Once the reader has adjusted to reading through the mind of a four-year-old, what is encountered is a deeply tragic tale of what it is to be stuck in a poverty trap. Amanda Berriman’s debut novel deals with dodgy landlords, illness, social work intervention, and sexual abuse all in the space of 339 heart-wrenching yet hopeful pages.
Four-year-old Jesika may not understand the difference between yesterday and tomorrow or what a café is but she understands that you have to use your big voice when you don’t like what someone is doing and that hurting someone is bad. Her naivety and innocence are both blessing and curse as her mum struggles to make ends meet following the departure of Jesika and Toby’s dad and the death of the mother-in-law who had taken them in. Their home is a “dump” but all this goes over the head of young Jesika until a friend tells her a secret that will cause the young girl a turmoil she eventually can’t keep under wraps anymore.

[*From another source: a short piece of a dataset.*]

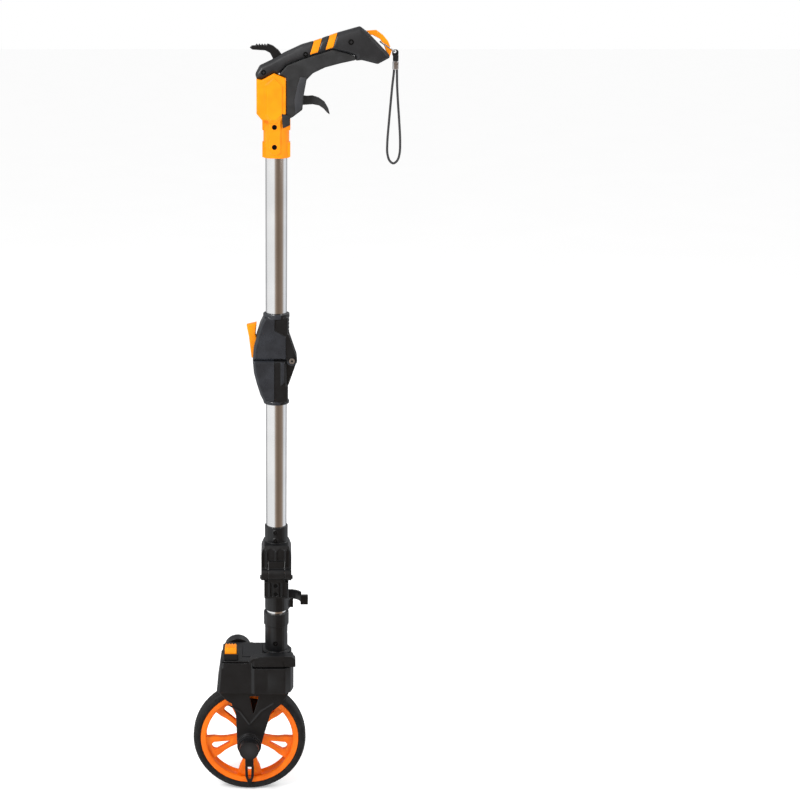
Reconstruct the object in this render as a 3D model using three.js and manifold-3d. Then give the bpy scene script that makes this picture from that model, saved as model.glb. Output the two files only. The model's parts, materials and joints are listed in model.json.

The reader quickly becomes accustomed to Jesika’s particular dialogue and believes in the characters who surround her, who are so believable because they are all real people who we interact with every day or walk past in the street – the young mum struggling to get a space for her pushchair on the bus, the man selling you your fruit and vegetables in the corner shop, and the pre-school teachers always watching and always listening.
The story touches upon the unfortunately all-too-relevant trials and tribulations faced by those living on (or below) the breadline in the UK today (an estimated figure of 4.6 people in a recent survey by the Independent).
Home will make you think and will make you appreciate what you have. It is a quick read with a delightful narrator, which is the feature that sets it apart from the many other books of the same genre.